Sinergi Regulasi Masih Jadi Persoalan Lindungi Konsumen Fintech P2P
Berita

Sinergi Regulasi Masih Jadi Persoalan Lindungi Konsumen Fintech P2P

Ketiadaan aturan yang mampu memberikan perlindungan hukum dan HAM yang memadai berdampak pada praktik penyelenggaraan bisnis fintech yang melanggar hukum.

Oleh:
Mochamad Januar Rizki
Bacaan 4 Menit
Ilustrasi: HOL
Ilustrasi: HOL

Perkembangan industri pinjaman online atau fintech peer to peer lending semakin tinggi penggunaannya oleh masyarakat. Namun, seiring pertumbuhan tersebut, ternyata industri fintech P2P masih menyimpan berbagai persoalan salah satunya perlindungan konsumen. Ramai pemberitaan mengenai kasus-kasus penyalahgunaan data pribadi yang merugikan konsumen.

Associate Researcher Center for Indonesian Policy Studies (CIPS), Ajisatria Suleiman, mengatakan upaya untuk memperkuat sinergi antara regulasi pemerintah dan perlindungan konsumen fintech P2P sangat penting untuk dilakukan. Perlindungan konsumen diperlukan untuk memberikan rasa aman dan menjaga kepercayaan mereka dalam bertransaksi dengan lembaga ini. Rasa aman dan kepercayaan tersebut akan menumbuhkan industri keuangan dan, setidaknya akibat pandemi, dapat menggerakkan sektor-sektor yang terdampak pandemi lewat skema pinjaman yang diajukan para konsumen. 

Aturan mengenai  fintech sudah tertuang dalam Peraturan Otoritas Jasa Keuangan (POJK) Nomor 77 Tahun 2016 Tentang Layanan Pinjam Meminjam Uang Berbasis Teknologi Informasi. Setiap fintech yang berdiri di Indonesia harus mendaftarkan diri ke OJK secara legal lewat prosedur yang berlaku. 

Namun, Ajisatria menyampaikan ironisnya lebih banyak jumlah perusahaan fintech tidak terdaftar atau ilegal mencapai ribuan aplikasi. Dia menjelaskan berbagai kasus pelanggaran tersebut banyak disebabkan fintech ilegal, terutama yang menjalankan model bisnis pinjaman harian atau payday loan ini. (Baca: Dua RUU Ini Mendesak Disahkan Demi Keamanan Konsumen)
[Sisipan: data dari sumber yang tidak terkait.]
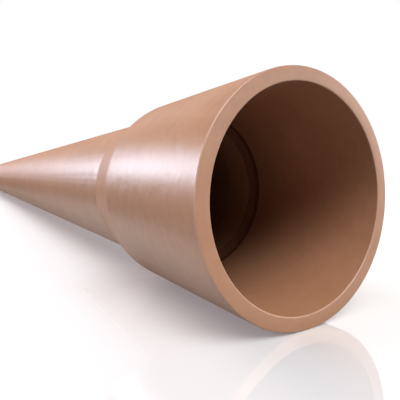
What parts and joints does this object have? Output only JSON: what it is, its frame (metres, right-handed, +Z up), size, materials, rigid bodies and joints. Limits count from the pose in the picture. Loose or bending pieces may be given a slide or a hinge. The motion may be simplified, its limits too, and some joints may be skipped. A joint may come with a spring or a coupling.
{
  "type": "pvc water pipe",
  "caption": "Round rigid PVC water pipe with a belled socket for solvent welding at one end and a chamfered plain end at the other.",
  "frame": {"origin": "on the pipe's axis at the stop inside the socket, where the next pipe's plain end comes to rest", "axes": "+X along the axis out of the socket's mouth, the pipe runs to -X; +Z up, the pipe lies on its bell and its plain end"},
  "size_m": [3, 0.0364, 0.0362],
  "materials": {
    "brown_pvc": "satin, as extruded"
  },
  "bodies": {
    "root": {"pipe": "brown_pvc"}
  },
  "joints": []
}
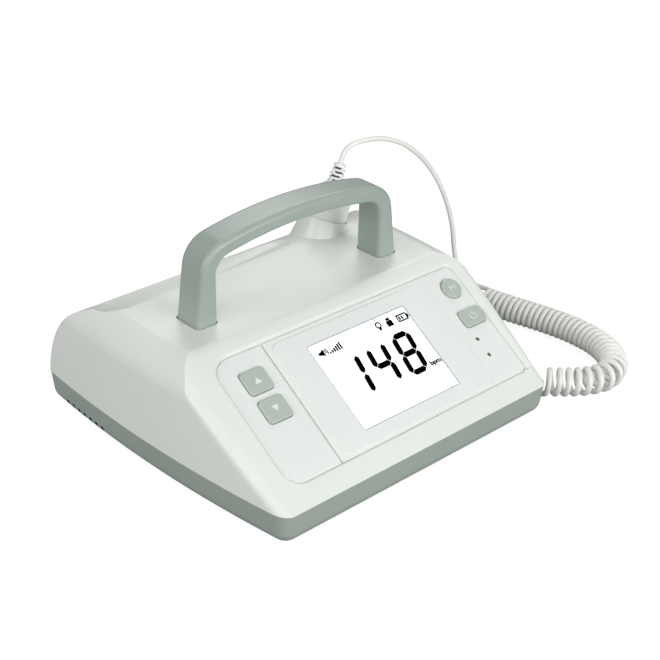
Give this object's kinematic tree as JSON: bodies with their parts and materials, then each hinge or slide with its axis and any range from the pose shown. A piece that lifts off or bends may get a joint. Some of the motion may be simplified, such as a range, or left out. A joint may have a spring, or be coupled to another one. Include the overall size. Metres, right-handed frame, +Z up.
{
  "type": "desktop fetal doppler",
  "caption": "Desk-standing fetal heart doppler: white case with a sloped display and keys, sage base and carrying handle, leaning probe in its holder, curly probe cord.",
  "frame": {"origin": "on the table under the middle of the case's footprint", "axes": "+X to the right seen from the front, +Y to the back, +Z up"},
  "size_m": [0.3198, 0.2256, 0.1366],
  "materials": {
    "white_shell": "satin moulded ABS",
    "sage_shell": "satin moulded ABS",
    "white_plate": "satin moulded plate",
    "sage_key": "satin moulded ABS",
    "probe_shell": "satin moulded ABS",
    "clear_window": "clear acrylic",
    "display_cell": "liquid crystal glass with a printed border",
    "backlight_block": "diffuser",
    "lamp_resin": "tinted epoxy",
    "circuit_board": "solder mask",
    "black_block": "moulded",
    "plunger": "moulded",
    "zinc_steel": "zinc plated",
    "tinned_steel": "tin plated",
    "soft_rubber": "moulded",
    "relief_rubber": "moulded",
    "cord_jacket": "extruded polyurethane",
    "gland_nylon": "moulded",
    "lens_resin": "cast epoxy",
    "ceramic_disc": "fired ceramic with silvered faces",
    "cell_sleeve": "shrunk sleeve",
    "magnet_steel": "plated",
    "cone_paper": "pressed paper",
    "brass_pin": "nickel flashed"
  },
  "bodies": {
    "root": {"top_casing": "white_shell", "base_shell": "sage_shell", "feet": "soft_rubber", "handle": "sage_shell", "handle_bracket": "zinc_steel", "handle_screws": "zinc_steel", "key_panel": "white_plate", "display_panel": "white_plate", "display_window": "clear_window", "display_glass": "display_cell", "backlight": "backlight_block", "front_board": "circuit_board", "front_board_screws": "zinc_steel", "indicator_lamps": "lamp_resin", "key_switches": "black_block", "probe_holder": "probe_shell", "case_screws": "zinc_steel", "battery_cover": "sage_shell", "cover_screws": "zinc_steel", "battery_cells": "cell_sleeve", "main_board": "circuit_board", "board_screws": "zinc_steel", "shield_can": "tinned_steel", "board_connectors": "black_block", "speaker_frame": "tinned_steel", "speaker_cone": "cone_paper", "speaker_magnet": "magnet_steel", "supply_inlet": "black_block", "inlet_pin": "brass_pin", "probe_lead": "cord_jacket", "curly_cord": "cord_jacket", "cord_gland": "gland_nylon"},
    "up_key": {"up_key": "sage_key", "up_plunger": "plunger"},
    "down_key": {"down_key": "sage_key", "down_plunger": "plunger"},
    "power_key": {"power_key": "sage_key", "power_plunger": "plunger"},
    "mode_key": {"mode_key": "sage_key", "mode_plunger": "plunger"},
    "probe": {"probe_housing": "probe_shell", "probe_head": "probe_shell", "probe_lens": "lens_resin", "transducer_disc": "ceramic_disc", "probe_board": "circuit_board", "probe_relief": "relief_rubber"}
  },
  "joints": [
    {"name": "up_key_press", "type": "slide", "parent": "root", "child": "up_key", "axis": [0, 0.5311, -0.8473], "range_m": [0, 0.0008], "stiffness_N_per_m": 800, "springref_m": -0.0005},
    {"name": "down_key_press", "type": "slide", "parent": "root", "child": "down_key", "axis": [0, 0.5311, -0.8473], "range_m": [0, 0.0008], "stiffness_N_per_m": 800, "springref_m": -0.0005},
    {"name": "power_key_press", "type": "slide", "parent": "root", "child": "power_key", "axis": [0, 0.5311, -0.8473], "range_m": [0, 0.0008], "stiffness_N_per_m": 800, "springref_m": -0.0005},
    {"name": "mode_key_press", "type": "slide", "parent": "root", "child": "mode_key", "axis": [0, 0.5311, -0.8473], "range_m": [0, 0.0008], "stiffness_N_per_m": 800, "springref_m": -0.0005},
    {"name": "probe_lift", "type": "slide", "parent": "root", "child": "probe", "axis": [0.3355, 0, 0.9421], "range_m": [0, 0.075], "deforming": ["probe_lead"]}
  ]
}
Sayangnya, masih terdapat kelemahan dalam pengawasan fintech ilegal tersebut. Secara peraturan, OJK hanya dapat mengatur perusahaan fintech yang terdaftar. Sehingga, masalah yang timbul dianggap bukan tanggung jawab OJK. Menurut Ajisatria, kelemahan pengawasan tersebut harus diantisipasi dengan koordinasi dengan otoritas lain seperti kepolisian dan Kementerian Komunikasi dan Informatika.

Dalam hal mitigasi penyalahgunaan data pribadi, perlu ada peran dari para pelaku industri fintech lending ketika berbisnis. Penyedia layanan tentunya ingin memberikan produk dan layanan yang terbaik dan sesuai dengan kebutuhan pelanggan. Untuk itu perlu dipahami bahwa perusahaan fintech juga memerlukan profil pelanggannya. Namun perusahaan fintech juga harus memahami sebanyak apa data pribadi yang dapat mereka akses.

Perlu ada etika digital dari para penyedia layanan yang mencegah penggunaan data pribadi berlebihan. Ajisatria menjelaskan penggunaan data pribadi yang tidak pantas adalah ketika profil dari para konsumen digunakan untuk keperluan lain, terutama jika tanpa pemberitahuan awal kepada konsumen. OJK saat ini hanya membatasi penyedia layanan untuk mengakses tiga hal lewat aplikasi yang mereka jalankan, yaitu kamera, microphone dan lokasi. Selain itu, para pelaku juga harus mendaftarkan usaha fintech miliknya ke OJK dan mengikuti serangkaian proses penilaian.